The economy is in free fall, his generals are in disarray, and the latest $6 billion to arrive isn’t even a gift – unlike the previous Arab Gulf ‘coup fund’ of $59 billion. To Sisi’s dismay, it turned up as a loan subject to a 2.5 % rate of interest. The money is barely enough to cover the expenses of the top generals and judges over the coming months, including the vast medical bills incurred at US and UK hospitals to keep this gerontocracy alive.

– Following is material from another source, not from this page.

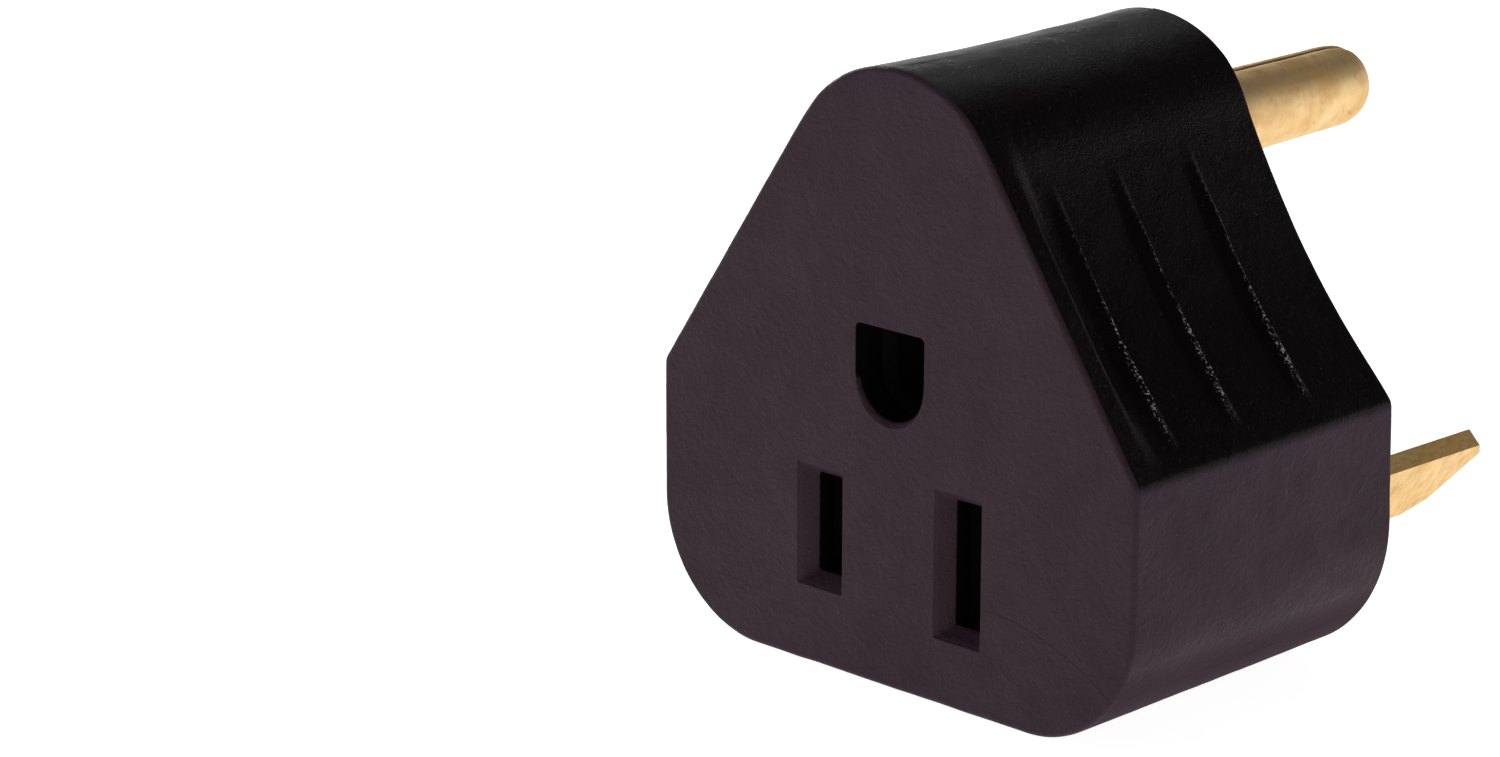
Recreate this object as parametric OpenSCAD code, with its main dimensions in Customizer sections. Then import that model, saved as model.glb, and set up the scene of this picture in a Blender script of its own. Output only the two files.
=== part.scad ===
// Moulded travel-trailer adapter: 30 A trailer plug at the back, household
// grounded receptacle at the front, in one solid overmoulded body.
// Millimetres, +Z up, receptacle face towards -Y, plug blades towards +Y.
// The origin is under the middle of the whole adapter, on its flat bottom.

/* [Body] */
// Width at the receptacle face
front_w = 43.3; // [43:0.1:43.5]
// Width across the shoulders at the plug face
back_w = 43.5; // [43.3:0.1:43.7]
// Width low down at the plug face, where the body flares a little
back_foot_w = 44; // [43.8:0.1:44.3]
// Depth from the receptacle face to the plug face
body_d = 26.1; // [25.8:0.1:27]
// Height at the receptacle face
front_h = 42.3; // [42:0.1:42.5]
// Height at the plug face
back_h = 42.9; // [42.6:0.1:43.2]
// Height of the shoulder where flank and side meet, at the receptacle face
front_shoulder_z = 18.6; // [18.4:0.1:18.8]
// The same shoulder at the plug face
back_shoulder_z = 19.2; // [19:0.1:19.4]
// Radius of the rounded ridge at the receptacle face
front_ridge_r = 10.1; // [9.8:0.1:10.4]
// Radius of the rounded ridge at the plug face
back_ridge_r = 9.7; // [9.4:0.1:10]
// Radius of the two bottom corners at the receptacle face
front_corner_r = 9.2; // [8.8:0.1:9.6]
// Radius of the two bottom corners at the plug face
back_corner_r = 10.4; // [10:0.1:10.8]

/* [Finger grips] */
// Depth of the hollow in each flank
dish_depth = 1.3; // [0.9:0.1:1.5]
// Width of the full lip left beside the receptacle face
dish_lip = 2.4; // [2:0.1:3]
// Number of grip ribs on each flank
rib_count = 3; // [2:1:4]
// Distance between grip ribs
rib_pitch = 6.8; // [6:0.1:6.8]
// Thickness of one rib at its base
rib_t = 0.9; // [0.6:0.1:1.2]
// Height of a rib above the hollow, at its middle
rib_h = 0.5; // [0.3:0.05:0.6]

/* [Receptacle] */
// Distance between the two blade slots
slot_pitch = 12.7; // [12.7:0.1:12.8]
// Height of the slot centres above the bottom
slot_z = 9.8; // [9.6:0.1:10]
// Rise from the slot centres to the ground contact
ground_rise = 11.9; // [11.9:0.1:12]
// Width of a slot
slot_w = 2.4; // [2.2:0.1:2.6]
// Length of the line slot
line_slot_h = 7.0; // [6.8:0.1:7.2]
// Length of the neutral slot, the longer one
neutral_slot_h = 8.7; // [8.5:0.1:8.8]
// Depth of the funnel round each slot
funnel_d = 1.15; // [1:0.05:1.3]
// Radius of the round end of the ground opening
ground_r = 3.1; // [2.9:0.05:3.2]
// Width of the bevel round the lower half of the ground opening
ground_bevel = 0.3; // [0.2:0.05:0.4]

/* [Plug] */
// Width of a blade
blade_w = 9.5; // [9.3:0.1:9.6]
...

CIA director John Brennan visited Sisi on 29th April to stop him invading Libya and taking over the oil fields there. If he truly did this, Brennan has saved the region from a massive new conflagration, potentially much worse than the Yemen War. The oilfields in Libya would, under the control of fools such as Sisi’s entourage, not have fared any better than Egypt’s ‘disappeared‘ gas reserves, and their inevitable confrontation with Libyan rebels would not have succeeded any more than their new war with the tribes in Sinai.
What bodes even worse for Sisi is that Islamic scholars have begun to preach once again against the illegitimacy of his régime at official religious sites in Saudi Arabia, such as the sermon on 15th May, at the Prophet’s Mosque in Medina. The chickens are coming home to roost.
Sisi has consequently pulled the pin from the grenade. If he executes Morsi, 30 million Upper Egyptians will launch a war against the north, and Egypt will go into total melt-down. Forget using the Suez Canal – shipping will have to start going around the Cape. The waves of Egyptians who will start navigating their way to European shores (are you paying attention Mr Renzi?) will dwarf anything seen so far.
So Messrs Kerry and Renzi – what are you going to do?